VCU experts serve on new Governor’s Advisory Commission on Opioids and Addiction

Faculty and alumnus contribute real-world education, first-response, rehabilitation and medical experience to the commission.

VCU experts have been appointed to the Governor's Advisory Commission on Opioids and Addiction. (...
VCU experts have been appointed to the Governor's Advisory Commission on Opioids and Addiction. (Getty Images)

An executive order forming the Governor’s Advisory Commission on Opioids and Addiction was signed on Sept. 26. VCU faculty bring expertise in addiction recovery, ambulatory services, medicine and dentistry to the 27-member commission.

Northam stated that the commission’s primary efforts will focus on the opioid crisis but it also will address multiple aspects of addiction. Drug overdoses have been the leading cause of accidental deaths in Virginia since 2013, Northam wrote in the executive order establishing the commission. In 2017, more than 1,500 people in Virginia died from an overdose. More than 80 percent overdosed on heroin, synthetic opioids like fentanyl or prescription opioids.

The following VCU experts and alumnus were named to the commission:

Fourth District Del. Todd Pillion, R-Abingdon, an alumnus of VCU’s School of Dentistry, is a commission member who introduced legislation that requires surgeons to check the Virginia Prescription Monitoring Program before prescribing more than seven days of opioids.

“Combating the opioid epidemic has been one of my top priorities since being elected to the General Assembly,” Pillion said. “As a pediatric dentist and public official, I have seen the heartbreak and destructive power of this disease in communities and in families of all backgrounds. More powerful, though, has been the resolve and willingness of communities to unite and work together to remove the stigma and address the complicated issues related to this crisis.”

Mishka Terplan, M.D., professor of obstetrics and gynecology in the VCU School of Medicine, is the director of the MOTIVATE Clinic and has studied the impact of opioid use disorder during pregnancy.

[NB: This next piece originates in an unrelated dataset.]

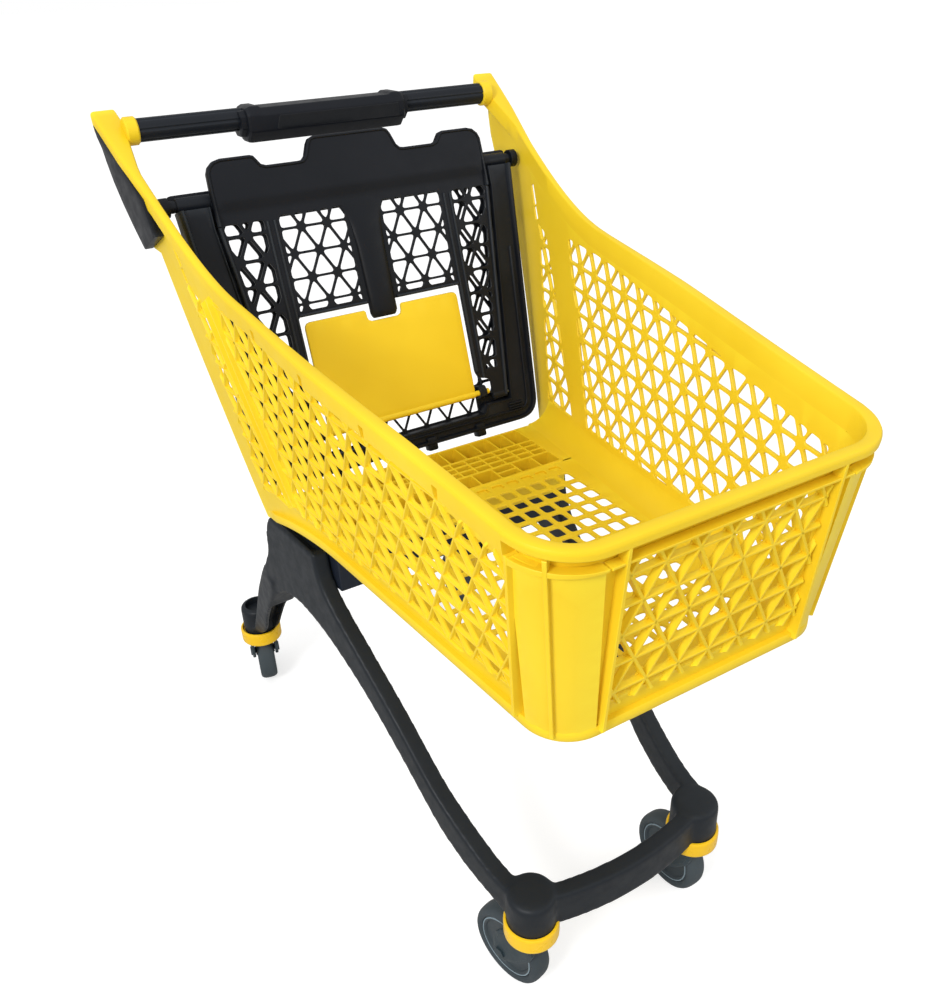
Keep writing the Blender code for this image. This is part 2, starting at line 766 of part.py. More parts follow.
def side_frame(side):
    outline = FRAME_TOP_EDGE + FRAME_REAR_EDGE + FRAME_UNDER_EDGE
    return side_slab("side_frame", side, outline, frame_x, lambda y, z: frame_x(y) - frame_thick(y))


REAR_LEG = [  # (z, then x and y of the outer rear, outer front, inner front and inner rear corners)
    (0.345, (0.2336, 0.301), (0.2336, 0.246), (0.1910, 0.246), (0.1910, 0.301)),
    (0.290, (0.2338, 0.341), (0.2330, 0.284), (0.1908, 0.296), (0.1908, 0.345)),
    (0.245, (0.2343, 0.366), (0.2310, 0.318), (0.1904, 0.360), (0.1904, 0.392)),
    (0.200, (0.2340, 0.392), (0.2270, 0.352), (0.1900, 0.386), (0.1900, 0.430)),
    (0.165, (0.2330, 0.415), (0.2200, 0.390), (0.1895, 0.404), (0.1895, 0.450)),
    (0.1385, (0.2320, 0.436), (0.2130, 0.416), (0.1890, 0.420), (0.1890, 0.455)),
]


def rear_leg(side):
    """The leg that sweeps down and back from a side frame and turns in round the rear socket."""
    bm = bmesh.new()
    rings = []
    for z, *corners in REAR_LEG:
        rings.append([bm.verts.new((side * x, y, z)) for x, y in corners])
    for above, below in zip(rings, rings[1:]):
        for i in range(4):
            j = (i + 1) % 4
            bm.faces.new((above[i], above[j], below[j], below[i]))
    bm.faces.new(rings[0])
    bm.faces.new(rings[-1])
    bmesh.ops.triangulate(bm, faces=bm.faces)
    return to_mesh("rear_leg", bm)


def front_bar():
    """The cross bar between the front bosses, bowed forwards."""
    front = []
    rear = []
    half = FRONT_CASTER[0]
    for i in range(9):
        x = -half + 2 * half * i / 8
        bow = BAR_BOW * (1 - (x / half) ** 2)
        front.append((x, BAR_Y - bow))
        rear.append((x, BAR_Y - bow + BAR_THICK))
    return plate("front_bar", front + rear[::-1], *BAR_Z)


def add_frame(parent):
    frame = add("chassis_frame", side_frame(-1), "frame_plastic", parent)
    join(frame, front_bar(), side_frame(1), rear_leg(-1), rear_leg(1))
    for side in (-1, 1):
        for (half_x, y), top, radius in ((FRONT_CASTER, 0.1845, BOSS_R), (REAR_CASTER, 0.183, 0.0280)):
            x = side * half_x
            cut(frame, rod("ring_relief", (x, y, 0.11), (x, y, RING_Z[1] + 0.0008), RING_R + 0.0008, 28))
            join(frame, rod("boss", (x, y, BOSS_BOTTOM), (x, y, top), radius, 28))
            cut(frame, rod("stem_hole", (x, y, 0.12), (x, y, 0.1675), 0.0055, 14))
    return frame


def add_cross_beam(parent):
    """An open-bottomed channel between the side frames, which carries the basket's rear box."""
    outlines = []
    for inset in (0.0, 0.004):
        front, rear = BEAM_Y[0] + inset, BEAM_Y[1] - inset
        ends = [(frame_x(y) - frame_thick(y) - 0.0008 - inset, y) for y in (front, rear)]
        outlines.append(mirrored(ends))
    beam = add("cross_beam", plate("cross_beam", outlines[0], *BEAM_Z), "beam_paint", parent)
    cut(beam, plate("channel", outlines[1], BEAM_Z[0] - 0.01, BEAM_Z[1] - 0.004))
    for x in BOLT_X:
        for y in BOLT_Y:
            cut(beam, rod("bolt_hole", (x, y, 0.46), (x, y, 0.49), 0.0045, 12))


def add_frame_bolts(parent):
    """Bolts from the cross beam up into the basket's rear box."""
    number = 0
    for x in BOLT_X:
        for y in BOLT_Y:
            number += 1
            shank = rod("shank", (x, y, 0.4700), (x, y, 0.4880), 0.0040, 12)
            bolt = add(f"frame_bolt_{number}", shank, "zinc_steel", parent)
            join(bolt, rod("head", (x, y, 0.4685), (x, y, 0.4741), 0.0080, 12))


# ---------------------------------------------------------------- casters


def cheek(side):
    """One leg of a fork: a narrow neck under the head that sweeps back to the axle."""
    outline = [(-0.010, 0.1240), (-0.010, 0.1110), (-0.020, 0.1085), (-0.0205, 0.1000), (-0.014, 0.0880)]
    outline += [(0.010, 0.0620), (0.0235, 0.0485)]
    for i in range(9):
        angle = radians(-150 + 160 * i / 8)
        outline.append((TRAIL + 0.0115 * cos(angle), WHEEL_R + 0.0115 * sin(angle)))
    outline += [(0.0420, 0.0760), (0.0310, 0.0980), (0.0225, 0.1085), (0.010, 0.1110), (0.010, 0.1240)]
    return side_slab("cheek", side, outline, lambda y, z: 0.0228, lambda y, z: 0.0180)


def fork_meshes():
    head = rod("head", (0, 0, 0.1128), (0, 0, 0.1270), 0.0246, 24)
    return head, cheek(-1), cheek(1)


RING_PROFILE = [
    (RING_R - 0.003, RING_Z[1]),
    (RING_R, RING_Z[1] - 0.004),
    (RING_R, RING_Z[0] + 0.004),
    (RING_R - 0.003, RING_Z[0]),
    (0.0264, RING_Z[0]),
    (0.0264, BOSS_BOTTOM - GAP),
    (BOSS_R + 0.0006, BOSS_BOTTOM - GAP),
    (BOSS_R + 0.0006, RING_Z[1]),
]
TYRE_PROFILE = [
    (0.0433, 0.0130),
    (0.0475, 0.0150),
    (0.0522, 0.0138),
    (0.0547, 0.0090),
    (WHEEL_R, 0.0030),
    (WHEEL_R, -0.0030),
    (0.0547, -0.0090),
    (0.0522, -0.0138),
    (0.0475, -0.0150),
    (0.0433, -0.0130),
]
HUB_PROFILE = [
    (0.0100, 0.0172),
    (0.0120, 0.0090),
    (0.0370, 0.0090),
    (0.0395, 0.0125),
    (0.0429, 0.0125),
    (0.0429, -0.0125),
    (0.0395, -0.0125),
    (0.0370, -0.0090),
    (0.0120, -0.0090),
    (0.0100, -0.0172),
    (0.0062, -0.0172),
    (0.0062, 0.0172),
]


def add_caster(label, position, parent):
    """Swivel caster: the ring and the stem stay with the frame, the fork turns, the wheel spins."""
    post = empty(f"{label}_post", parent, (*position, 0))
    swivel = empty(f"{label}_swivel", post, (0, 0, 0), (0, 0, CASTER_YAW[label]))
    axle_seat = empty(f"{label}_axle_seat", swivel, (0, TRAIL, WHEEL_R), (0, pi / 2, 0))
    wheel = empty(f"{label}_wheel", axle_seat, (0, 0, 0))
    turned(f"{label}_bumper_ring", "bumper_yellow", post, RING_PROFILE, 24)
    stem = add(f"{label}_stem", rod("stem", (0, 0, 0.1110), (0, 0, 0.1660), 0.0049, 14), "zinc_steel", post)
    join(stem, rod("stem_head", (0, 0, 0.1068), (0, 0, 0.1124), 0.0085, 14))
    head, left, right = fork_meshes()
    fork = add(f"{label}_fork", head, "caster_plastic", swivel)
    join(fork, left, right)
    cut(fork, rod("stem_bore", (0, 0, 0.10), (0, 0, 0.14), 0.0055, 14))
    axle_line = ((-0.03, TRAIL, WHEEL_R), (0.03, TRAIL, WHEEL_R))
    cut(fork, rod("axle_bore", *axle_line, 0.0060, 14))
    turned(f"{label}_tyre", "tyre_rubber", wheel, TYRE_PROFILE, 24)
    turned(f"{label}_hub", "caster_plastic", wheel, HUB_PROFILE, 24)
    shank = rod("axle", (0, 0, -0.0245), (0, 0, 0.0245), 0.0055, 14)
    axle = add(f"{label}_axle", shank, "zinc_steel", axle_seat)
    join(axle, rod("axle_head", (0, 0, 0.0232), (0, 0, 0.0262), 0.0085, 14))
    join(axle, rod("axle_nut", (0, 0, -0.0262), (0, 0, -0.0232), 0.0085, 6))


# ---------------------------------------------------------------- assembly

clear_scene()
PARTS = collection("shopping_cart")
TOOLS = collection("cutters")
datum = empty("cart_datum", None, (0, -MIDDLE_Y, 0))

add_basket(datum)
add_arm_covers(datum)
add_handle(datum)
add_handle_module(datum)
add_gate_hardware(datum)

gate_pivot = empty("gate_pivot", datum, (0, ROD_Y, ROD_Z), (pi / 2 - GATE_LEAN, 0, 0))
add_gate(gate_pivot)
add_seat_pins(gate_pivot)
seat_pivot = empty("seat_pivot", gate_pivot, (0, SEAT_PIVOT_V, SEAT_PIVOT_N))
add_seat_back(seat_pivot)
flap_pivot = empty("flap_pivot", gate_pivot, (0, SILL_V, SILL_N))
add_seat_flap(flap_pivot)

add_frame(datum)
add_cross_beam(datum)
add_frame_bolts(datum)
for caster, (half_x, caster_y) in (("front", FRONT_CASTER), ("rear", REAR_CASTER)):
    add_caster(f"{caster}_left", (-half_x, caster_y), datum)
    add_caster(f"{caster}_right", (half_x, caster_y), datum)

bpy.context.view_layer.update()
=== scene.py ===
"""Looks of the plastic shopping cart: lattice basket, gate, child seat, frame and casters.

The drawing frame has X across the cart, -Y towards its front and Z up, in metres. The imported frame
lies MIDDLE_Y further forward, so each place function takes drawing coordinates and returns packed ones.
"""

from math import atan, cos, exp, hypot, pi, radians, sin

import bmesh
import bpy
from mathutils import Matrix, Vector
from mathutils.geometry import delaunay_2d_cdt


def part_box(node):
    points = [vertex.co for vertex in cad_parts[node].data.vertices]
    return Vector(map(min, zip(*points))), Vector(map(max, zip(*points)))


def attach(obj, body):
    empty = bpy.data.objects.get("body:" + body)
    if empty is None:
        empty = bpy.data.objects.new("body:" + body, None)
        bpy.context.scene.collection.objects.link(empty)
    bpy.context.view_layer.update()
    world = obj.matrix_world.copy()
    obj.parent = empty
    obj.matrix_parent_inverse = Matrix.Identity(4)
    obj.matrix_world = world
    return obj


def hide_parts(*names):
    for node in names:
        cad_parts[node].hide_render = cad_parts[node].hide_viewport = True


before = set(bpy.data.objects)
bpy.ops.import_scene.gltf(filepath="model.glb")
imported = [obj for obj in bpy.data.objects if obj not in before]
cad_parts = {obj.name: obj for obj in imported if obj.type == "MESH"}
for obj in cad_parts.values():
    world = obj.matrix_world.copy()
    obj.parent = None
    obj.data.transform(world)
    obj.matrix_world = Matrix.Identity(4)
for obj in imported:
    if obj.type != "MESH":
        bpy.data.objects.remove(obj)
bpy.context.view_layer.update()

MIDDLE_Y = 0.0458

# Basket walls
SKIRT_FRONT = (0.173, -0.411, 0.525)
RIM_FRONT = (0.1991, -0.437, 0.7584)
SKIRT_FLARE = 0.1057
RIM_FLARE = 0.1142
SKIRT_REAR_Y = 0.2
RIM_DEPTH = 0.026
CORNER_R = 0.06
FOOT_R = 0.048
CORNER_ARC = 0.092
# How far out the walls' inner face, their outer face and the corner posts' face stand
INNER = -0.008
SKIN = -0.0052
POST = 0.0012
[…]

“During the tragedy that is the opioid crisis, we have the opportunity to truly address the behavioral health burden in the commonwealth and to fully integrate addiction assessment and treatment into our health care system,” Terplan said.

Omar Abubaker, Ph.D., D.M.D., a professor in the VCU School of Dentistry and chair of oral and maxillofacial surgery, teaches courses to dentistry students on safe opioid prescribing and to nursing students on how to work with patients who struggle with addiction. Abubaker also was chosen for the commission because of his personal connection to the opioid epidemic. He lost his son, Adam Abubaker, to an overdose on heroin and benzodiazepine.

Tom Bannard is coordinator and co-founder of Rams in Recovery, which assists students recovering from drug and alcohol addiction and other addictive behaviors. He knows the difficulties of coping with addiction as a student firsthand. In 2008, he returned to University of Virginia to continue his disrupted education after undergoing rehab for drug and alcohol abuse.

Allen Yee, M.D., assistant clinical professor in the Department of Emergency Medicine in the VCU School of Medicine and the operational medical director for Chesterfield County Fire and EMS, has innovated the way his emergency teams respond to opioid overdoses. Yee leads Chesterfield Fire and EMS’s Mobile Integrated Healthcare unit; a team of four paramedics who connect overdose patients to peer counselors based on referrals from public health and safety workers in the field.

Gopi Jadhav, M.D., an internal medicine specialist and a member of VCU’s Board of Visitors, has practiced medicine for 45 years and has served on the VCU Health System Authority Board.